Still, the state's latest rendition of intervention could set the stage for meaningful change in school districts such as Rochester where sustained and consistent improvements in student performance have been elusive. Or it could lead to more managerial problems and further declines in enrollment.

Under the recently approved revisions, the SED will designate the schools achieving in the lowest 5 percent statewide as "failing" or "priority" schools.

And those that have been failing for 10 consecutive years or more will be designated "persistently failing" schools.

Failing schools, based on information provided by the New York State School Boards Association, will be allowed to implement a two-year improvement plan under the district's superintendent. Persistently failing schools will only be given one year to show improvement.

The failing schools in Rochester are schools 3, 8, 17, 22, 34, 45, and Northeast and Northwest high schools. The persistently failing schools are School 9, Charlotte High School, Monroe High School, and East High School. Charlotte is closing, however, and East will be soon managed by the UR.

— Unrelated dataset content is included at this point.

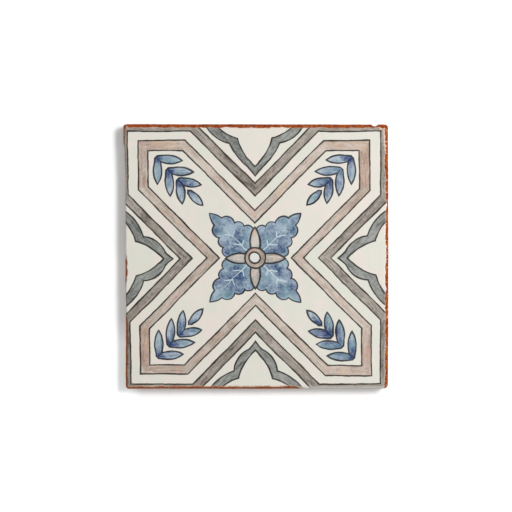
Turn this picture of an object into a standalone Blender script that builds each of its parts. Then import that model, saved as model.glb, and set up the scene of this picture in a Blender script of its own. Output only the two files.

In both the failing and persistently failing schools, Vargas will have the powers of a receiver and will be required to form a community engagement team of parents, teachers, and community leaders. Their recommendations will have to be considered in whatever improvement plan is developed for the schools.

And the law gives Vargas unprecedented management authority over the schools. For instance, he'll have the ability to abolish positions based on performance rather than seniority.

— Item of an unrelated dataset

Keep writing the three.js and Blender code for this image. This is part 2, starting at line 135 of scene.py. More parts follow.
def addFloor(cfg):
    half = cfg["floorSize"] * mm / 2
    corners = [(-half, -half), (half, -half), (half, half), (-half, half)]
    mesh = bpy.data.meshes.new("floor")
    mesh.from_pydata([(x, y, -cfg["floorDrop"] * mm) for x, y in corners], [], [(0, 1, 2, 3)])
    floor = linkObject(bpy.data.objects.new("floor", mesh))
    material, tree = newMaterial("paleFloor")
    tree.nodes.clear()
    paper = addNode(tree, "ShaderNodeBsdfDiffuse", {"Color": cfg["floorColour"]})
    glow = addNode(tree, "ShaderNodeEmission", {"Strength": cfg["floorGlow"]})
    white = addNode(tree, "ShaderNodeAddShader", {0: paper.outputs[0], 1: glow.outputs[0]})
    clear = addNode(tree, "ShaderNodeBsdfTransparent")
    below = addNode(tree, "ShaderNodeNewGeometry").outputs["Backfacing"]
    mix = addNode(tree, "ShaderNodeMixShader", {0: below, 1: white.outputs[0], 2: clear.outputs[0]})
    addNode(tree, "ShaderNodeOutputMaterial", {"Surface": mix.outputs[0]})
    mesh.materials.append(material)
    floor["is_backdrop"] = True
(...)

If schools fail to meet their improvement plan goals, a second stage of intervention kicks in almost immediately. The schools can be turned over to an external receivership, which can be an individual, charter school operator, university, or even another school district.

What the Legislature and the governor approved is a lot better than what they started with, says Jody Siegle, executive director of the Monroe County School Boards Association. The governor was adamant about giving the SED more authority to intervene in failing schools and minimizing local control, she says.

Adam Urbanski, president of the Rochester Teachers Association, says that he's waiting for the SED's regulations because the revised law is vague. But he says that he's skeptical of how effective receivers can be.

New York State United Teachers vigorously pushed back on the legislation, he says, but wasn't successful.

"I used to think no one could come up with a worse system than the one we have now," he says. "But they proved me wrong."

Almost no one locally believes that the law will have any impact on the University of Rochester-East High deal. The UR's Steve Uebbing, who is also the educational partner superintendent of East, says that the SED knows that turning around the school will be a five-to-seven-year process — so the deadlines attached to the revised law do not apply.

"We have inquired [to the SED] about East, and it does not apply," Uebbing says.

Rochester school board President Van White says that he, too, thinks that the law would not apply. White played an integral role in forging the East-UR partnership. And he says that in many ways, the East-UR plan greatly resembles what the law refers to as receivership.

But an aide for state Assembly member Harry Bronson says that the law does apply to East, which is a persistently failing school.

White also downplays what seems like additional powers for superintendents. School boards will still have the ability, for example, to terminate a superintendent's employment, he says.

But Vargas sees the issue differently.

"This is a historic action on the part of the Legislature and the governor," he says. "Some of my decisions have been challenged, like the one [not] to grant tenure until we have effective leaders in every school. My hope is now we can shift from the struggle I've been facing to one where I can do the job."

While he welcomes his new powers, Vargas says that he still doesn't have enough management authority over the entire district.

"What it [the law] says to me is that I am moving in the right direction in saying that a school system needs greater flexibility," he says. "There are people who agree with me, that to run a system like this a superintendent is going to have to have the unequivocal support of the board where politics is less at the center of my work and the improvement of the organization is what matters most."